Scripts that build objects
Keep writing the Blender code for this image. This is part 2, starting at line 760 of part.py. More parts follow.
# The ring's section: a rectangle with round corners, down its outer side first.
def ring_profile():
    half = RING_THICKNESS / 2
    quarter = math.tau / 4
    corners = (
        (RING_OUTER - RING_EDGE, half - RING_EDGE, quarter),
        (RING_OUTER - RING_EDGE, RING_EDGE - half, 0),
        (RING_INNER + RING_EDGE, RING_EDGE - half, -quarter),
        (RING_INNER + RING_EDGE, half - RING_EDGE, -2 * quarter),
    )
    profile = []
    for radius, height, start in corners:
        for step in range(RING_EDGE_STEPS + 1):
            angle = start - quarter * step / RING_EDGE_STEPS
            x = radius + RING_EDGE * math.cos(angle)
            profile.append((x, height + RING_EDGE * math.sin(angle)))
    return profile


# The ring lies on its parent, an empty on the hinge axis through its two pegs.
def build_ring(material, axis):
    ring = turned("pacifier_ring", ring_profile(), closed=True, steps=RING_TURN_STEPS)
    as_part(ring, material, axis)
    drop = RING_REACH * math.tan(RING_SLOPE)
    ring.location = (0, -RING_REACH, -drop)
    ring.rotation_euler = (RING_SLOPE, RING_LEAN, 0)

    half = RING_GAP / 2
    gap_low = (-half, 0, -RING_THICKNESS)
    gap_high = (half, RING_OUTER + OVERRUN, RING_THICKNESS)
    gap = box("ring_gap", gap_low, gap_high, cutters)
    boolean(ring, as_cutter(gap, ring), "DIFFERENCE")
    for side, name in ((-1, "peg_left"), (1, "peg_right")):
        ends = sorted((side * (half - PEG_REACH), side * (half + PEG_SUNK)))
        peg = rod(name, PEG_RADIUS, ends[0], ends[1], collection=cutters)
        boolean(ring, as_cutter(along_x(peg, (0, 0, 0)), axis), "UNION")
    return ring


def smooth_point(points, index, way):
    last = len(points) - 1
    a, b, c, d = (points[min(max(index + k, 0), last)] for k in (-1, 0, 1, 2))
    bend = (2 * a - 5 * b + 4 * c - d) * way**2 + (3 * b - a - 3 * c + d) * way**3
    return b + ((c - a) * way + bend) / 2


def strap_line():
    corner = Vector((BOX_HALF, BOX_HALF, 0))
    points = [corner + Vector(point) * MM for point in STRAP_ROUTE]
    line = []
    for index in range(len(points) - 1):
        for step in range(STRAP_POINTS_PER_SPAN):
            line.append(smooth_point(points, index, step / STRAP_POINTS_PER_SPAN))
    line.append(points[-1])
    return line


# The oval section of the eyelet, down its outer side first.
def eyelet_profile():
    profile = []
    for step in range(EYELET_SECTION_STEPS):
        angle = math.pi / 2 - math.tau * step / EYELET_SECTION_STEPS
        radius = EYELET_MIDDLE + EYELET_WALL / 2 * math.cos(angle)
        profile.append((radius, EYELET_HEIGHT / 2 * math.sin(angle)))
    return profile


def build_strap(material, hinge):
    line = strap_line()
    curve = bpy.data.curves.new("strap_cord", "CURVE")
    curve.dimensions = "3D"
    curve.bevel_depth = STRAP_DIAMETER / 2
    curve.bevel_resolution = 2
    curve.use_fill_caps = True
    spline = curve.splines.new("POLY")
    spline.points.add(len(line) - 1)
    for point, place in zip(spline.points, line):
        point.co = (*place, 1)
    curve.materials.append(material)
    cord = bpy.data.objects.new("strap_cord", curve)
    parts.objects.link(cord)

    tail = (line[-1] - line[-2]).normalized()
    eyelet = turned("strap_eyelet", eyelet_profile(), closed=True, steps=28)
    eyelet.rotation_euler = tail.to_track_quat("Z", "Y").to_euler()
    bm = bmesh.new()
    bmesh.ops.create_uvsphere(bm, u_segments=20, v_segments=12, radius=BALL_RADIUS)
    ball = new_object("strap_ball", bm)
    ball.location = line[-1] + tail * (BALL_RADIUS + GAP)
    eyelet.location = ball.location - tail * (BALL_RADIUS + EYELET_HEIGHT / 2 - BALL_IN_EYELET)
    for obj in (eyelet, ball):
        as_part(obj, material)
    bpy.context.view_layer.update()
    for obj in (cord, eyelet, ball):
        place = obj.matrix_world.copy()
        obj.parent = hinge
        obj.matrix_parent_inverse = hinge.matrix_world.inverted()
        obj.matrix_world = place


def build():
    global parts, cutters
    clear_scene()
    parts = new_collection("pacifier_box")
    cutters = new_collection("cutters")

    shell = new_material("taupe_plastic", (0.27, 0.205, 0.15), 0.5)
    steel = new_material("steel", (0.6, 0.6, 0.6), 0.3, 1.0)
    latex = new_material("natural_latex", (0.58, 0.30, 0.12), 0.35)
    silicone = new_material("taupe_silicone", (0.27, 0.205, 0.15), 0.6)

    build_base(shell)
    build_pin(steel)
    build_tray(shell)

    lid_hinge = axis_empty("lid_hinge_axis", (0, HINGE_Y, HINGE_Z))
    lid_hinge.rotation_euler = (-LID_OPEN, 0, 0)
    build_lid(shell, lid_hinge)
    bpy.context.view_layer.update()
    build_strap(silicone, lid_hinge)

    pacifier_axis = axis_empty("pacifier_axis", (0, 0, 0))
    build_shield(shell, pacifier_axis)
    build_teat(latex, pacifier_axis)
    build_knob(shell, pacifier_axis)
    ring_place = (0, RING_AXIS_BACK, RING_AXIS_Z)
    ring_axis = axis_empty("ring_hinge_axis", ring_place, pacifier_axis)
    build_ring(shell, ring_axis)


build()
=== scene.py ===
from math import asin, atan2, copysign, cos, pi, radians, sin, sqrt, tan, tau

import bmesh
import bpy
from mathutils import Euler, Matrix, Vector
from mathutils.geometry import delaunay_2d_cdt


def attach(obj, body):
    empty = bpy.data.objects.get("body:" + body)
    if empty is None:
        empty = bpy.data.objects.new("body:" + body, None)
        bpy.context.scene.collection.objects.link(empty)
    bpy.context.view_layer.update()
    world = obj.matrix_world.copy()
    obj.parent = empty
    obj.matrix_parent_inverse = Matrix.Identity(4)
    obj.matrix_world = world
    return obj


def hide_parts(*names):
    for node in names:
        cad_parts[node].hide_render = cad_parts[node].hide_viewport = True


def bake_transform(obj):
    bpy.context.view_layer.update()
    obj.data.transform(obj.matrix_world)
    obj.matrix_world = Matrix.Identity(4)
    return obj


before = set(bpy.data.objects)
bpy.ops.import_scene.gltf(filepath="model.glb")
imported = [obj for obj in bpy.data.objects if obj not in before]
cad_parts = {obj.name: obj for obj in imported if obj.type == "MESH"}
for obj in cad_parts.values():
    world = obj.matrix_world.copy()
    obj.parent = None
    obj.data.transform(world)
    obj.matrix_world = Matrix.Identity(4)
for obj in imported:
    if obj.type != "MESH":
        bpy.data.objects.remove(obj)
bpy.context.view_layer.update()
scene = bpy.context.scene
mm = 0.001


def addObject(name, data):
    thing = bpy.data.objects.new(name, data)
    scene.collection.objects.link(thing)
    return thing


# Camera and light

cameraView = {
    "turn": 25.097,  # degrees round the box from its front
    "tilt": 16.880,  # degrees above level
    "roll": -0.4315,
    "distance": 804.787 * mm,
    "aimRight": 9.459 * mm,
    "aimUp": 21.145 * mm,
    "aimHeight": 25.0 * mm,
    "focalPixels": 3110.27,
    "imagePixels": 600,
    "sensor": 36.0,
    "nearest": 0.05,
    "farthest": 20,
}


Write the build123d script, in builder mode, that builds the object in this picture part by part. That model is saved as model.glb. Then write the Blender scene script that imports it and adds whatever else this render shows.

▸ WRITTEN REQUEST:
Repeat the span of lines that opens with the line holding "(0, HINGE_Y, HINGE_Z))" and closes with the line holding "cad_parts[node].hide_render = cad_parts[node].hide_viewport", exactly as it stands.

▸ FULL ANSWER:
    lid_hinge = axis_empty("lid_hinge_axis", (0, HINGE_Y, HINGE_Z))
    lid_hinge.rotation_euler = (-LID_OPEN, 0, 0)
    build_lid(shell, lid_hinge)
    bpy.context.view_layer.update()
    build_strap(silicone, lid_hinge)

    pacifier_axis = axis_empty("pacifier_axis", (0, 0, 0))
    build_shield(shell, pacifier_axis)
    build_teat(latex, pacifier_axis)
    build_knob(shell, pacifier_axis)
    ring_place = (0, RING_AXIS_BACK, RING_AXIS_Z)
    ring_axis = axis_empty("ring_hinge_axis", ring_place, pacifier_axis)
    build_ring(shell, ring_axis)


build()
=== scene.py ===
from math import asin, atan2, copysign, cos, pi, radians, sin, sqrt, tan, tau

import bmesh
import bpy
from mathutils import Euler, Matrix, Vector
from mathutils.geometry import delaunay_2d_cdt


def attach(obj, body):
    empty = bpy.data.objects.get("body:" + body)
    if empty is None:
        empty = bpy.data.objects.new("body:" + body, None)
        bpy.context.scene.collection.objects.link(empty)
    bpy.context.view_layer.update()
    world = obj.matrix_world.copy()
    obj.parent = empty
    obj.matrix_parent_inverse = Matrix.Identity(4)
    obj.matrix_world = world
    return obj


def hide_parts(*names):
    for node in names:
        cad_parts[node].hide_render = cad_parts[node].hide_viewport = True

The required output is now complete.